Preliminary Synthesis¶
The interlude of Rev 10:1-11:14 performs a threefold function between the sixth trumpet's impenitence verdict (Rev 9:20-21) and the seventh trumpet's kingdom announcement (Rev 11:15-19):
1. Prophetic Renewal (Rev 10:8-11): After six trumpets fail to produce repentance, God does not abandon His prophetic program. Instead, John (representing the witnessing community) receives a renewed commission -- "thou must prophesy AGAIN." The prophetic word is both sweet (God's promises) and bitter (judgment message), and the commission is universal in scope (peoples, nations, tongues, kings). The little book that is OPEN connects this renewal to Daniel's unsealed prophecies.
2. Divine Preservation (Rev 11:1-2): The measuring of the naos, altar, and worshippers is an act of divine protection and assessment. True worship is measured/claimed by God even while the outer court is given to Gentile domination for 42 months. The distinction between inner and outer corresponds to the distinction between genuine faith and institutional religion under worldly compromise.
3. Witness Vindication (Rev 11:7-14): The two witnesses, embodying God's complete testimony (Law + Prophets, Moses + Elijah), prophesy throughout the 1260-day period, are temporarily overcome by the abyss-beast, lie unburied for 3.5 days under global celebration -- and then are raised, ascended, and vindicated by God. The pattern (testimony -> apparent defeat -> divine vindication) mirrors Christ's own death and resurrection and establishes the template for the church's experience: faithful witness, apparent failure, ultimate triumph.

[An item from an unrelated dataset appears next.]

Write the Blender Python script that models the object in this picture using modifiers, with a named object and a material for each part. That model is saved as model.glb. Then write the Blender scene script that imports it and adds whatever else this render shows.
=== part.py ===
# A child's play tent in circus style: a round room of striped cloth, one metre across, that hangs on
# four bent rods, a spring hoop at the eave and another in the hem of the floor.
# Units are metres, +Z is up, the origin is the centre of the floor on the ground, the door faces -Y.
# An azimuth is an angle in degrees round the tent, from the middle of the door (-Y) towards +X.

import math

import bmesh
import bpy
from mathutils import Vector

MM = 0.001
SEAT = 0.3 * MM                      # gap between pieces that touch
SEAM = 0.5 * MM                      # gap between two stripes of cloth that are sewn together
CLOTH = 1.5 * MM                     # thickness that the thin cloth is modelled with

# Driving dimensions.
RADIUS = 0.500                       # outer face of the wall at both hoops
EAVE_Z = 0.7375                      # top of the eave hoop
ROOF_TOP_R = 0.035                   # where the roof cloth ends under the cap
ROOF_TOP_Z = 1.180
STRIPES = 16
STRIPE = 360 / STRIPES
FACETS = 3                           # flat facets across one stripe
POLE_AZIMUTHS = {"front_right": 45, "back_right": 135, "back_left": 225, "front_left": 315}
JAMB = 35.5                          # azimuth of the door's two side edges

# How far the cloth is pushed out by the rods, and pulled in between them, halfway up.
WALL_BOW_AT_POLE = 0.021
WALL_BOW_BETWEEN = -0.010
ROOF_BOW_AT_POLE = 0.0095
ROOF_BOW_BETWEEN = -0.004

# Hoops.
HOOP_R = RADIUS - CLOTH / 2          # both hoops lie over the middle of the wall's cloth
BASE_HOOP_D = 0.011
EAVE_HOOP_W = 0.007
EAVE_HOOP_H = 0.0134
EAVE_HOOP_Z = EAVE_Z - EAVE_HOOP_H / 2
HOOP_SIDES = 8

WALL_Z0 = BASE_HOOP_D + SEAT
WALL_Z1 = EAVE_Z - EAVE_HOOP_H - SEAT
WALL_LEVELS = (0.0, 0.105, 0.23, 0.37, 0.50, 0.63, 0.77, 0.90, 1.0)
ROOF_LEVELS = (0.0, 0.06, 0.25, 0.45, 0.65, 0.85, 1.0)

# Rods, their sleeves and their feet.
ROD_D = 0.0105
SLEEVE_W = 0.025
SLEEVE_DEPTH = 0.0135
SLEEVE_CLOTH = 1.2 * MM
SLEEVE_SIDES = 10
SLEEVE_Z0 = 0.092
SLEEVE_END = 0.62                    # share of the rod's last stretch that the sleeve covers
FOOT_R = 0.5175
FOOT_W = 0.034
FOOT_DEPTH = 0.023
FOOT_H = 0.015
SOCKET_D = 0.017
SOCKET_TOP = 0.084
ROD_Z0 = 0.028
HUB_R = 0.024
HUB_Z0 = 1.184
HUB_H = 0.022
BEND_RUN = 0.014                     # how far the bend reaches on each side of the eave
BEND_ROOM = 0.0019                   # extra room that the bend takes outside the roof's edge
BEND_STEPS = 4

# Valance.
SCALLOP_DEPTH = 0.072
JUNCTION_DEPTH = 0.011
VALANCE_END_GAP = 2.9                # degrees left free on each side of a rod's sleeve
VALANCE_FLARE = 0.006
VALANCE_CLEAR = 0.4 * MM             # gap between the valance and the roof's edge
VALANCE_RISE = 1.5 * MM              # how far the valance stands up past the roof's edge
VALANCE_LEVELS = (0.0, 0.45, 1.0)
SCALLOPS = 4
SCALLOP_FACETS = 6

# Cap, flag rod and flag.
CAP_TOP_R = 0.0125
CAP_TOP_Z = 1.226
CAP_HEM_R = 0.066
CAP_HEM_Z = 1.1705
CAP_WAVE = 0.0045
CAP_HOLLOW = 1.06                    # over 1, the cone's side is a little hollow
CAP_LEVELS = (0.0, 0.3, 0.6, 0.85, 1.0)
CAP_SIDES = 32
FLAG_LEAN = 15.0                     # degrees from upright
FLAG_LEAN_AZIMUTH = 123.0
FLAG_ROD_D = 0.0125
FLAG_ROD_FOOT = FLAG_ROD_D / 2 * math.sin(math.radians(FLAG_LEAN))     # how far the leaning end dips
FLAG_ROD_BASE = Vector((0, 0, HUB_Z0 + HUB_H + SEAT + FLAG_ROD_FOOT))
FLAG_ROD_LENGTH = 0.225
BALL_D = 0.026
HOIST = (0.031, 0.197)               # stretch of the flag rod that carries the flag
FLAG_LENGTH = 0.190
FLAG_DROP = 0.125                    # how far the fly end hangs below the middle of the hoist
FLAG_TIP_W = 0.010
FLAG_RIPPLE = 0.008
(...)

The interlude thus bridges impenitence (9:20-21) and consummation (11:15-19) by demonstrating that God's prophetic testimony continues (10:11), God's true worshippers are preserved (11:1), and God vindicates His witnesses even after their apparent defeat (11:11-12). The response of the remnant in Rev 11:13 ("gave glory to the God of heaven") provides the positive counterpart to the impenitence of 9:20-21 -- the interlude achieves, at least partially, what the six trumpets alone could not.